Newcastle-based LSL has reported improved turnover and profits
The price of houses is expected to be affordable after last week’s budget in which the government announced measures for making housing possible for more number of people. The stamp duty was scrapped for first time buyers to make housing within the reach of more people. The move by the government also includes support for the construction of new homes. This has enabled many real estate agents to plan for the residential property sector.
One such real estate giant, LSL, hopes to have better figures for 2018, however it intends to be cautious in the next year due to surrounding economic changes and said that it will monitor the impact on the UK housing market going forwards. The changes in stamp duty may help LSL increase turnover in its residential sales business. The estate agency said that with continued uncertainty over UK economic conditions and the UK and global political environment, it will continue to remain cautious on the market outlook for 2018. In the real estate segment, it owns 12 estate brands which include Your Move and Reeds Rain.
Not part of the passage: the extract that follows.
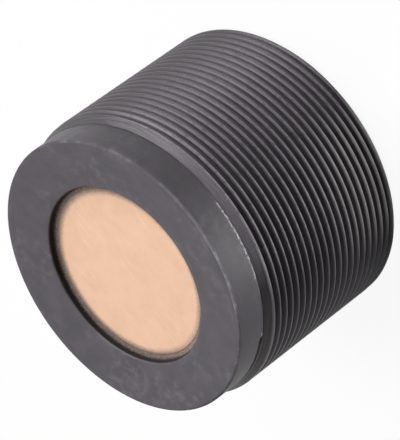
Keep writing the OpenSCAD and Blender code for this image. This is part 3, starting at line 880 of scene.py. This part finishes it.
class SENSOR_OT_rear(bpy.types.Operator):
    """Connector with its real thread, and the transformer's winding"""

    bl_idname = "sensor.rear"
    bl_label = "Connector and winding"

    def execute(self, context):
        sizes = context.scene.sensor.rear
        plated = metal_finish("plated_metal", srgb(196, 194, 188))
        add_piece("connector_thread", self.connector(sizes), plated, ["connector_shell"])
        add_piece("wire_winding", self.winding(sizes), wire_finish("winding"),
                  ["transformer_winding"])
        return {"FINISHED"}

    def connector(self, sizes):
        """Shell of the connector: a thread outside, a flange inside the cover and a bore with a key rib."""
        tip, top = PLUG_BOX[0][2], PLUG_BOX[1][2]
        cover_low, cover_top = COVER_BOX[0][2], COVER_BOX[1][2]
        outer, flange, bore = PLUG_RADIUS, PLUG_BOX[1][0], PLUG_BORE
        neck, shank = outer - sizes.plug_pitch * THREAD_DEPTH, outer + SHANK_STEP
        end, face = cover_low + BOSS - PLUG_RELIEF, cover_low + BOSS - INSERT_DROP
        thread_top = end - PLUG_SHOULDER
        ends = [(outer - TIP_CHAMFER, tip), (outer, tip + TIP_CHAMFER), (outer, thread_top), (neck, end),
                (neck, cover_low)]
        rest = [(shank, cover_low), (shank, cover_top), (flange - FLANGE_ROUND, cover_top),
                (flange, cover_top + FLANGE_ROUND), (flange, top - MOUTH_CHAMFER),
                (flange - MOUTH_CHAMFER, top), (INSERT_SEAT, top), (INSERT_SEAT, face), (bore, face),
                (bore, tip + KEY_FULL), (bore, tip + KEY_END), (bore, tip + BORE_LEAD),
                (bore + BORE_OPENS, tip)]

        def key_rib(angle, radius, z):
            """The bore drawn in at +X, above the tip: full depth in the middle, with a smooth step beside."""
            across = np.abs(np.sin(angle)) * bore
            here = (np.cos(angle) > 0) & (np.abs(radius - bore) < 0.01) & (z > tip + KEY_MIDDLE)
            return np.where(here, -KEY_DEPTH * smooth((KEY_HALF_WIDTH - across) / KEY_SLOPE), 0)

        return helical_shell(outer, sizes.plug_pitch, THREAD_DEPTH, thread_groove, ends,
                             thread_top - sizes.plug_pitch * PLUG_CREST, rest, sizes.columns, inner=key_rib)

    def winding(self, sizes):
        """Winding of the transformer: one layer of round wire on its core's post."""
        low, high = WINDING_BOX
        middle = (low + high) / 2
        coil, half_wire = (high[0] - low[0]) / 2, sizes.wire / 2
        bottom, lid = low[2], high[2]
        ends = [(coil - half_wire, bottom), (coil, bottom + half_wire), (coil, lid - half_wire),
                (coil - half_wire, lid)]
        rest = [(CORE_POST, lid), (CORE_POST, bottom)]
        return helical_shell(coil, sizes.wire, 0.5, wire_groove, ends, bottom, rest, 64,
                             steps=WIRE_STEPS, centre=(middle[0], middle[1]))


def node_finishes():
    """The finish of each CAD node that stays, by node."""
    rubber = moulded_finish("seal_rubber", srgb(34, 34, 35), 0.1, 0.8, 0.55, 0.01)
    board = laminate_finish("board_laminate")
    chip = moulded_finish("chip_body", srgb(44, 44, 47), 0.08, 0.9, 0.5, 0.012)
    contact = metal_finish("contact_metal", srgb(214, 178, 96), 0.24)
    return {
        "ring_seal": rubber, "cover_seal": rubber, "connector_seal": rubber,
        "piezo_disc": moulded_finish("piezo_ceramic", srgb(203, 198, 182), 0.2, 2.2, 0.6, 0.015, 0.06),
        "transducer_cup": metal_finish("drawn_metal", srgb(190, 190, 186), 0.3),
        "transducer_leads": moulded_finish("lead_insulation", srgb(176, 62, 44), 0.1, 0.8, 0.4, 0.006),
        "temperature_sensor": chip, "controller_chip": chip, "echo_amplifier": chip, "chip_resistors": chip,
        "voltage_regulator": chip, "output_transistor": chip,
        "front_board": board, "rear_board": board,
        "board_carrier": moulded_finish("carrier_plastic", srgb(138, 140, 137), 0.15, 2, 0.5, 0.012, 0.08),
        "transformer_core": moulded_finish("ferrite", srgb(62, 62, 66), 0.12, 0.7, 0.6, 0.03),
        "tantalum_capacitors": moulded_finish("capacitor_body", srgb(203, 140, 46), 0.1, 0.8, 0.45, 0.01,
                                              0.1),
        "chip_capacitors": moulded_finish("capacitor_ceramic", srgb(168, 142, 106), 0.1, 0.6, 0.5, 0.01, 0.1),
        "header_strip": moulded_finish("insert_plastic", srgb(36, 37, 40), 0.12, 1, 0.48, 0.01),
        "contact_insert": moulded_finish("insert_black", srgb(36, 37, 40), 0.12, 1, 0.48, 0.01),
        "header_pins": contact, "contact_pins": contact,
        "status_led": clear_finish("led_resin", srgb(242, 232, 160)),
        "light_guide": clear_finish("guide_resin", srgb(214, 230, 208)),
        "potting": moulded_finish("potting_resin", srgb(40, 36, 33), 0.4, 3, 0.3, 0.02),
        "rear_cover": moulded_finish("cover_plastic", srgb(80, 78, 81), 0.18, 2.4, 0.46, 0.02, 0.12),
    }


class SENSOR_OT_finishes(bpy.types.Operator):
    """Finish of every CAD node that stays"""

    bl_idname = "sensor.finishes"
    bl_label = "Finishes of the CAD parts"

    def execute(self, context):
        for node, finish in node_finishes().items():
            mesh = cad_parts[node].data
            mesh.materials.clear()
            mesh.materials.append(finish)
        return {"FINISHED"}


# The photograph's camera: its place, its right and its up, and its lens, all lengths in mm
CAMERA_AT = (-0.015, -457.453, 364.03)
CAMERA_RIGHT = (-0.5909, -0.4860, -0.6440)
CAMERA_UP = (0.8069, -0.3559, -0.4716)
CAMERA_LENS, CAMERA_SENSOR = 294.5, 36

# The studio's shade towards the camera and towards -X: where it begins, where it is full, and how deep.
# FILL is its strength outside gloss.
FRONT_WAY = (0.0, -0.798, 0.602)
FRONT_SHADE = (0.0, 0.75, 0.88)
LOW_SHADE = (0.1, 0.9, 0.45)
FILL = 0.55

# Area lamps: name, direction from the sensor, distance and width in mm, and power in watts. Spot lamp over
# the floor: name, place, radius of its patch and of the lamp in mm, and power in watts
LAMPS = (("key_lamp", (0.40, 0.08, 0.91), 900, 460, 6.8),
         ("side_lamp", (0.86, -0.3, 0.38), 900, 420, 3.6))
REFLECTOR = ("floor_lamp", (-34, -66, 400), 34, 20, 44)

# Middle of the sensor in metres; the floor's radius in metres, its steps, its depth as a share of its
# radius, and how far it shows as plain white
SENSOR_MIDDLE = (0, 0, 0.019)
FLOOR_RADIUS, FLOOR_STEPS, FLOOR_DROP, FLOOR_WHITE = 3.0, 96, 0.00001, 0.92


class SENSOR_OT_stage(bpy.types.Operator):
    """Camera, lights, world and floor"""

    bl_idname = "sensor.stage"
    bl_label = "Stage"

    def execute(self, context):
        scene = context.scene
        scene.view_settings.view_transform = "Standard"
        self.camera(scene)
        self.world(scene)
        self.floor(scene)
        for lamp in LAMPS:
            self.lamp(*lamp)
        self.reflector(*REFLECTOR)
        return {"FINISHED"}

    def camera(self, scene):
        """The photograph's camera, which looks down on the sensing face and is rolled."""
        data = bpy.data.cameras.new("camera")
        data.lens, data.sensor_width = CAMERA_LENS, CAMERA_SENSOR
        data.clip_start, data.clip_end = 0.01, 50
        camera = add_object("camera", data)
        right, up = Vector(CAMERA_RIGHT).normalized(), Vector(CAMERA_UP)
        back = right.cross(up).normalized()
        up = back.cross(right)
        turn = Matrix((right, up, back)).transposed()
        camera.matrix_world = Matrix.Translation(Vector(CAMERA_AT) * MM) @ turn.to_4x4()
        scene.camera = camera

    def world(self, scene):
        """Soft light from all round, which shows white behind the object and in its gloss, and is darker on
        the camera's side, as a studio is."""
        scene.world = bpy.data.worlds.new("studio")
        g = Graph(scene.world)
        way = g.add("ShaderNodeTexCoord")("Generated")
        front = g.add("ShaderNodeVectorMath", {"operation": "DOT_PRODUCT"},
                      {0: way, 1: FRONT_WAY})("Value")
        low = g.add("ShaderNodeSeparateXYZ", None, {"Vector": way})("X") * -1.0
        shade = 1 - front.rise(*FRONT_SHADE[:2]) * FRONT_SHADE[2]
        shade = shade * (1 - low.rise(*LOW_SHADE[:2]) * LOW_SHADE[2])
        path = g.add("ShaderNodeLightPath")
        plain = path("Is Camera Ray").sum("MAXIMUM", path("Is Transmission Ray"))
        glossy = path("Is Glossy Ray")
        studio = shade * (glossy + (1 - glossy) * FILL)
        level = plain + (1 - plain) * studio
        light = g.add("ShaderNodeBackground", None, {"Color": (1, 1, 1), "Strength": level})("Background")
        g.add("ShaderNodeOutputWorld", None, {"Surface": light})

    def floor(self, scene):
        """Pale round floor at the rear rim. It takes the object's shadow, and shows near white."""
        f = Finish("floor")
        colour = scene.sensor.colours.floor
        tone = f.mix(f.noise(60, 2), scaled(colour, 0.97), colour)
        diffuse = f.add("ShaderNodeBsdfDiffuse", None, {"Color": tone})("BSDF")
        white = f.add("ShaderNodeEmission", None, {"Color": (1, 1, 1), "Strength": 1.0})("Emission")
        seen = f.add("ShaderNodeLightPath")("Is Camera Ray")
        both = f.add("ShaderNodeMixShader", None, {0: seen * FLOOR_WHITE, 1: diffuse, 2: white})(0)
        f.add("ShaderNodeOutputMaterial", None, {"Surface": both})
        angle = columns_round(FLOOR_STEPS)
        ring = np.stack([np.cos(angle), np.sin(angle), np.full(FLOOR_STEPS, -FLOOR_DROP)], axis=1)
        mesh = bpy.data.meshes.new("floor")
        mesh.from_pydata((ring * FLOOR_RADIUS).tolist(), [], [list(range(FLOOR_STEPS))])
        mesh.materials.append(f.material)
        add_object("floor", mesh)

    def lamp(self, name, towards, distance, size, power):
        """A square soft lamp, distance away from the object and turned to it."""
        data = bpy.data.lights.new(name, "AREA")
        data.size = size * MM
        data.energy = power
        lamp = add_object(name, data)
        place = Vector(towards).normalized() * distance * MM + Vector(SENSOR_MIDDLE)
        turn = (place - Vector(SENSOR_MIDDLE)).to_track_quat("Z", "Y").to_matrix().to_4x4()
        lamp.matrix_world = Matrix.Translation(place) @ turn

    def reflector(self, name, place, radius, lamp_radius, power):
        """A narrow spot that points straight down. Its bright patch on the floor lights the sensor from
        below."""
        data = bpy.data.lights.new(name, "SPOT")
        data.spot_size = 2 * math.atan(radius / place[2])
        data.spot_blend = 1.0
        data.shadow_soft_size = lamp_radius * MM
        data.energy = power
        add_object(name, data).location = [c * MM for c in place]


class SENSOR_PT_panel(bpy.types.Panel):
    """Buttons for each piece"""

    bl_label = "Ultrasonic sensor"
    bl_idname = "SENSOR_PT_panel"
    bl_space_type = "VIEW_3D"
    bl_region_type = "UI"
    bl_category = "Sensor"

    def draw(self, context):
        for group in ("sleeve", "ring", "face", "rear", "colours"):
            box = self.layout.box()
            box.label(text=group.capitalize())
            settings = getattr(context.scene.sensor, group)
            for key in settings.__annotations__:
                box.prop(settings, key)
        for operator in OPERATORS:
            self.layout.operator(operator.bl_idname)


GROUPS = (SleeveSizes, RingSizes, FaceSizes, RearSizes, Colours, SensorSettings)
OPERATORS = (SENSOR_OT_stage, SENSOR_OT_sleeve, SENSOR_OT_ring, SENSOR_OT_face, SENSOR_OT_backing,
             SENSOR_OT_rear, SENSOR_OT_finishes)


def register():
    """Registers the sizes, the operators and the panel."""
    for cls in GROUPS + OPERATORS + (SENSOR_PT_panel,):
        bpy.utils.register_class(cls)
    bpy.types.Scene.sensor = PointerProperty(type=SensorSettings)


def unregister():
    """Takes back what register added."""
    del bpy.types.Scene.sensor
    for cls in reversed(GROUPS + OPERATORS + (SENSOR_PT_panel,)):
        bpy.utils.unregister_class(cls)


def main():
    """Registers the add-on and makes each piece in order."""
    register()
    bpy.ops.sensor.stage()
    bpy.ops.sensor.sleeve()
    bpy.ops.sensor.ring()
    bpy.ops.sensor.face()
    bpy.ops.sensor.backing()
    bpy.ops.sensor.rear()
    bpy.ops.sensor.finishes()


if __name__ == "__main__":
    main()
At present, it registered good performance (2017), with revenues growing from £258m to £260.9m, an increase by 1.1 per cent. The Newcastle-based real estate firm said that turnover has grown to £109.4m during the four months ending October 31, representing a 2.6 per cent increase compared to the same period in 2016. The revenue growth of the firm has been driven by good performance in its financial services division, which increased by 16 per cent over the 10-month period. The giant is also into surveying practice, which has suffered during the third quarter of the year resulting in a 1 per cent drop in the division’s revenues.
The company has updated its investors, saying that the board anticipates the full year 2017 group underlying operating profit will be marginally ahead of its prior expectations. Investors have reacted strongly to the news that LSL’s profits are expected to rise. The company’s share price has jumped 1.8 per cent following the announcement, from 259.25p per share to 264p.
Growth in the company’s financial services segment helped it boost its estate agency division by 2 per cent despite residential sales suffering during the year. House sales have fallen by 9 per cent so far this year. But the company’s letting business made up for its falling sales figures.